As you get to know the breath in the different parts of the body, you learn how to, as the Buddha says, calm bodily fabrication. That allows you to work more and more directly with the mind. It’s like tuning a radio into a station. If there’s a lot of static, you can’t hear the signal. When you’ve tuned things in just right, the static is gone. You can hear things clearly. In the same way, when the breath gets really, really still, then the events in the mind come to the fore, sharp and clear.
This allows you to look at the issue of why the mind creates suffering. Again, this might seem like a small issue to some people. They’d like bigger issues. But the fact of pain and suffering in the mind keeps pulling you back. This is where the mind’s real concerns are. In fact, it’s probably why we start thinking to begin with. We’re in pain. We can’t figure it out. So we try thinking: Why, why, why is this happening? We look for a solution, first looking for other people to help solve the problem. Then, when we realize we’ve got to solve it ourselves, we have to get thinking and observing. You have to see how you’re putting your experience together.
So you’re not dealing with abstractions. Again, this is an issue some people have: They think that spiritual issues have to be very abstract. But this is not abstract. It’s getting to see your mind in action as you directly experience it right here, right now. What does an intention feel like? How do you know that an intention is formed? How do you decide to go with an intention or not to go with an intention? How do you change your mind? What is it like to do these things? As you watch in this way, you’re stepping out of the thoughts—out of the content and looking at them as processes.
The more you do this, the more you begin to realize how much your experience of both body and mind, and the world outside, are things you put together. A sight comes into the eyes, and there’s a lot of interpretation that has to go on, getting a sense of the three-dimensional world around you and how that particular sight fits in with other things you see. There’s a lot of processing that goes on just to make sense of your visual field. All the other sensory fields require interpretation, too. The mind itself, as it churns out its thoughts, raises a lot of questions. It requires a lot of cobbling together to have answers.
So when you see how all of this is fabricated, you begin to wonder how you can find happiness with fabricated things like this. The mind begins to get more and more inclined to want to find stillness, so it turns more and more to concentration. At first, the concentration seems very peaceful compared to everything else, to the point where you would think it may be unfabricated. It’s just there, especially as you tune into deeper and deeper levels of concentration with an unbounded sense of space, a sense of knowing. Everything seems to come out of the knowing and go into the knowing. And the knowing is not disturbed. It’s the same with the space.
A lot of people get deluded right here. They think they’ve reached the “ground of being.” It’s so still and so pervasive. But it is fabricated. Scientists have done tests and have discovered when certain areas of the brain are activated, there’s a great sense of Oneness.
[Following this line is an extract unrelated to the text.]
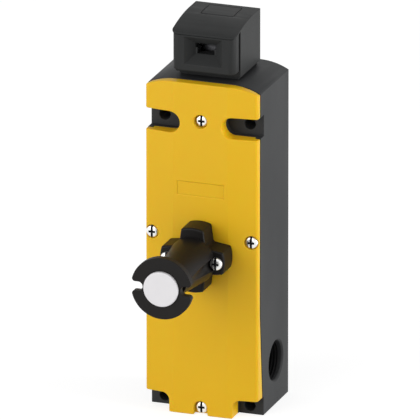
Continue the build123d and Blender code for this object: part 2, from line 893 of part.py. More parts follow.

They call it the “God spot,” as if they had answered the question, “This is why people have religions: It’s because of the God spot.” Now, if the Buddha had you end up with just that sense of Oneness, maybe they’d be right. But he keeps saying no, there’s more. This, too, is fabricated.
As you experience it from within, you begin to realize that you put it together. You recognize it; you label it; there’s an effort that goes into maintaining it. That effort may be very subtle, but it’s there. You can see that even this is fabricated. You can see what you’ve done to keep it going.
Then there comes a point that’s hard to describe. You realize you can’t stay there if you want to get beyond the stress of that particular state, and you can’t go someplace else because everything else you’re going to go to will also be fabricated.
Then, between the going and the staying, there’s an opening. There’s something that’s totally unfabricated, totally unconditioned, unintended, an area where scientists can’t go. Everything they know is all conditioned, but this is not. And that’s where you find the solution to the problem, to the questions of, “Why are we suffering and how can we stop?” Well, this is how you stop. And once that problem is answered, there are no other questions that eat away at the mind.
Now there will be other problems you can solve, or try to solve, but this big problem has been solved. *Your *big problem has been solved, and it’s been solved from within. This is why you might say the whole practice of the Dhamma is an inside job. The problem is something that’s sensed only from within: your suffering. And the solution comes from understanding how you experience things from within and how you can clear away all the fabrications and find something unfabricated within.
At that point, there are no more doubts. You might have questions about the world outside, but now those questions don’t have teeth. They don’t eat away at the heart the same way the question of suffering eats away at the heart. With nothing eating the heart, it can be whole: something that’s truly deserving of being our goal.